Du temps d’Erik Satie ou de Luis Buñuel, on ne disait pas d’une œuvre qu’elle dérangeait. On parlait d’outrage à la morale chrétienne ou au «goût français», et les œuvres passaient un temps en enfer avant d’être repêchées par les générations suivantes. Les gardiens de la morale et du goût étaient fiers de parler au nom de la morale et du goût dominants, établis, légitimes. Aujourd’hui, on dit que L’âge d’or ou Parade étaient des œuvres dérangeantes pour l’époque. On entend par là: géniales mais trop audacieuses. «Déranger» est devenu synonyme d’«avoir raison trop tôt».

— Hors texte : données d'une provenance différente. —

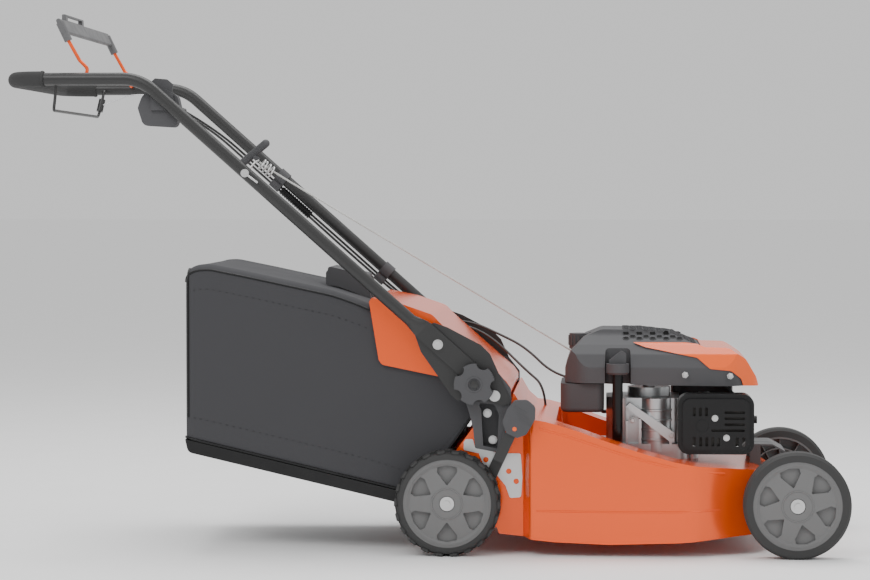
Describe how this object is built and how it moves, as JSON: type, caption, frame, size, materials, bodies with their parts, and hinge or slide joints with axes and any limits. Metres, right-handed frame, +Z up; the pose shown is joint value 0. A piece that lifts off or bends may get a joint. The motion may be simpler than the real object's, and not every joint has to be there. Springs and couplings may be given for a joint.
{
  "type": "walk-behind lawn mower",
  "caption": "Petrol walk-behind lawn mower with steel deck, engine under a shroud, folding loop handle, rear grass bag and four wheels on a joined height adjuster.",
  "frame": {"origin": "middle of the footprint's bounding box, on the ground", "axes": "+X forward along the direction of travel, +Y to the operator's left, +Z up"},
  "size_m": [1.6764, 0.593, 1.0753],
  "materials": {
    "orange_paint": "gloss",
    "black_paint": "satin",
    "charcoal_plastic": "fine grain",
    "wheel_plastic": "fine grain",
    "orange_plastic": "gloss",
    "tyre_rubber": "matte",
    "grip_foam": "fine grain",
    "cable_rubber": "satin",
    "bag_cloth": "woven",
    "rope": "braided",
    "bail_plastic": "satin",
    "zinc": "zinc plated",
    "cast_alloy": "as cast",
    "bright_steel": "ground"
  },
  "bodies": {
    "chassis": {"deck_shell": "orange_paint", "carry_strap": "bail_plastic", "post_brackets": "charcoal_plastic", "pivot_studs": "zinc", "case_bolts": "zinc", "height_sector": "zinc", "drive_belt": "cable_rubber", "blower_shroud": "charcoal_plastic", "shroud_trim": "orange_plastic", "sump_cover": "cast_alloy", "engine_block": "cast_alloy", "spark_plug": "cable_rubber", "carburettor": "cast_alloy", "air_filter_cover": "charcoal_plastic", "muffler_guard": "black_paint", "muffler": "bright_steel", "fuel_tank": "charcoal_plastic", "oil_tube": "black_paint", "drive_cable": "cable_rubber", "brake_cable": "cable_rubber", "starter_rope": "rope"},
    "handle": {"handle_plates": "black_paint", "handle_tube": "black_paint", "grip_sleeve": "grip_foam", "cable_clips": "charcoal_plastic", "speed_housing": "charcoal_plastic", "handle_hardware": "zinc"},
    "knob_right": {"star_knob_right": "charcoal_plastic"},
    "knob_left": {"star_knob_left": "charcoal_plastic"},
    "brake_bail": {"brake_bail_rods": "orange_paint", "brake_bail_cover": "bail_plastic"},
    "drive_bail_wire": {"drive_bail": "black_paint"},
    "throttle": {"speed_lever": "charcoal_plastic"},
    "starter_handle": {"starter_grip": "charcoal_plastic"},
    "flap": {"discharge_flap": "orange_paint"},
    "bag": {"bag_fabric": "bag_cloth", "bag_base": "charcoal_plastic", "bag_handle": "charcoal_plastic"},
    "rear_axle": {"rear_crank": "zinc", "gearbox": "cast_alloy"},
    "front_axle": {"front_crank": "zinc"},
    "drive_pulley": {"gearbox_pulley": "zinc"},
    "height_arm": {"height_lever": "black_paint", "height_lever_grip": "charcoal_plastic"},
    "height_rod": {"height_link": "zinc"},
    "rotor": {"crankshaft": "bright_steel", "flywheel": "cast_alloy", "blade_adapter": "bright_steel", "blade": "black_paint", "blade_bolt": "zinc"},
    "dipstick": {"dipstick_cap": "charcoal_plastic"},
    "filler_cap": {"fuel_cap": "charcoal_plastic"},
    "rear_wheel_right": {"rear_rim_right": "wheel_plastic", "rear_tyre_right": "tyre_rubber"},
    "rear_wheel_left": {"rear_rim_left": "wheel_plastic", "rear_tyre_left": "tyre_rubber"},
    "front_wheel_right": {"front_rim_right": "wheel_plastic", "front_tyre_right": "tyre_rubber"},
    "front_wheel_left": {"front_rim_left": "wheel_plastic", "front_tyre_left": "tyre_rubber"}
  },
  "joints": [
    {"name": "handle_fold", "type": "hinge", "parent": "chassis", "child": "handle", "pos_m": [0.14025, 0, 0.317], "axis": [0, 1, 0], "range_deg": [0, 120], "deforming": ["drive_cable", "brake_cable", "starter_rope"]},
    {"name": "knob_right_turn", "type": "hinge", "parent": "chassis", "child": "knob_right", "pos_m": [0.10125, 0, 0.341], "axis": [0, 1, 0], "continuous": true},
    {"name": "knob_left_turn", "type": "hinge", "parent": "chassis", "child": "knob_left", "pos_m": [0.10125, 0, 0.341], "axis": [0, 1, 0], "continuous": true},
    {"name": "brake_bail_squeeze", "type": "hinge", "parent": "handle", "child": "brake_bail", "pos_m": [-0.67475, 0, 0.948], "axis": [0, 1, 0], "range_deg": [-50, 0], "stiffness_Nm_per_rad": 1.2, "springref_deg": 20.05},
    {"name": "drive_bail_squeeze", "type": "hinge", "parent": "handle", "child": "drive_bail_wire", "pos_m": [-0.73375, 0, 0.937], "axis": [0, 1, 0], "range_deg": [0, 60], "stiffness_Nm_per_rad": 1, "springref_deg": -17.19},
    {"name": "speed_set", "type": "hinge", "parent": "handle", "child": "throttle", "pos_m": [-0.51875, 0, 0.904], "axis": [0, 1, 0], "range_deg": [-20, 20]},
    {"name": "starter_pull", "type": "slide", "parent": "handle", "child": "starter_handle", "axis": [-0.6211, 0.4208, 0.6612], "range_m": [0, 0.3], "stiffness_N_per_m": 30, "springref_m": -0.1},
    {"name": "flap_open", "type": "hinge", "parent": "chassis", "child": "flap", "pos_m": [0.15525, 0, 0.322], "axis": [0, 1, 0], "range_deg": [0, 18]},
    {"name": "bag_off", "type": "slide", "parent": "chassis", "child": "bag", "axis": [-1, 0, 0], "range_m": [0, 0.3]},
    {"name": "height_adjust", "type": "hinge", "parent": "chassis", "child": "rear_axle", "pos_m": [0.10925, 0, 0.106], "axis": [0, 1, 0], "range_deg": [-30, 12], "deforming": ["drive_belt"]},
    {"name": "front_height", "type": "hinge", "parent": "chassis", "child": "front_axle", "pos_m": [0.67125, 0, 0.106], "axis": [0, 1, 0], "range_deg": [-12, 30]},
    {"name": "height_lever_swing", "type": "hinge", "parent": "chassis", "child": "height_arm", "pos_m": [0.10925, 0, 0.106], "axis": [0, 1, 0], "range_deg": [-7.5, 18.75]},
    {"name": "height_rod_slide", "type": "slide", "parent": "chassis", "child": "height_rod", "axis": [1, 0, 0], "range_m": [-0.0142, 0.0057]},
    {"name": "crank_spin", "type": "hinge", "parent": "chassis", "child": "rotor", "pos_m": [0.44725, 0, 0], "axis": [0, 0, 1], "continuous": true},
    {"name": "drive_pulley_spin", "type": "hinge", "parent": "rear_axle", "child": "drive_pulley", "pos_m": [0.08325, 0, 0], "axis": [0, 0, 1], "continuous": true},
    {"name": "dipstick_out", "type": "slide", "parent": "chassis", "child": "dipstick", "axis": [0, 0, 1], "range_m": [0, 0.09]},
    {"name": "filler_cap_turn", "type": "hinge", "parent": "chassis", "child": "filler_cap", "pos_m": [0.30425, -0.018, 0], "axis": [0, 0, 1], "continuous": true},
    {"name": "rear_wheel_right_spin", "type": "hinge", "parent": "rear_axle", "child": "rear_wheel_right", "pos_m": [0.04725, 0, 0.105], "axis": [0, 1, 0], "continuous": true},
    {"name": "rear_wheel_left_spin", "type": "hinge", "parent": "rear_axle", "child": "rear_wheel_left", "pos_m": [0.04725, 0, 0.105], "axis": [0, 1, 0], "continuous": true},
    {"name": "front_wheel_right_spin", "type": "hinge", "parent": "front_axle", "child": "front_wheel_right", "pos_m": [0.73325, 0, 0.105], "axis": [0, 1, 0], "continuous": true},
    {"name": "front_wheel_left_spin", "type": "hinge", "parent": "front_axle", "child": "front_wheel_left", "pos_m": [0.73325, 0, 0.105], "axis": [0, 1, 0], "continuous": true}
  ],
  "couplings": [
    {"joint": "front_height", "follows": "height_adjust", "ratio": -1},
    {"joint": "height_lever_swing", "follows": "height_adjust", "ratio": -0.625},
    {"joint": "height_rod_slide", "follows": "height_adjust", "m_per_rad": 0.027},
    {"joint": "drive_pulley_spin", "follows": "crank_spin", "ratio": 1}
  ]
}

En 2014, plus personne ne s’érige en gardien du goût, de la morale ou même de l’opinion dominante. Christoph Blocher lui-même, ce Matterhorn du conservatisme, se positionne comme un David aux pieds nus, affrontant inlassablement le monstre du conformisme bien-pensant. En 2014, le bien-pensant est devenu le couillon de service, et le conformiste, c’est toujours l’autre.

Du coup, ça joue des coudes au portillon des dérangeurs. L’humour raciste de Dieudonné? C’est, expliquent ses fans, une voix qui dérange car elle ose dénoncer le dévoiement de la démocratie, cette «vieille prostituée». Valérie Trier-weiler voit sa rivale revenir triomphalement à l’Elysée? Elle attribue sa disgrâce au fait qu’elle est une femme libre, dérangeante pour l’establishment élyséen.

On fête le bicentenaire de la mort du marquis de Sade? Son éditeur historique, Jean-Jacques Pauvert, rappelle qu’il a toujours été «un spécialiste du dérangement». Marcela Iacub publie un nouvel opus? Elle revendique le même statut, c’est pour ça que son livre sur DSK a déplu. Walter Bisol, candidat UDC à l’exécutif de Bernex, est accusé d’avoir volé des lampadaires municipaux? «On fait tout pour me détruire, car je dérange.»

Pouce. Retour au sens des mots. Si je vous dis qu’il faut rétablir la peine de mort pour les musulmans, les handicapés et les blondes? Je dérange, encore heureux. Mais encore? Déranger n’est pas une vertu en soi. Le moment est peut-être venu de se souvenir que ça dépend un tout petit peu de qui l’on dérange, et pour dire quoi.

Vous n’avez pas aimé cette chronique? Ce n’est pas parce qu’elle est inintéressante et écrite avec les pieds. C’est qu’elle vous dérange, ha, ha.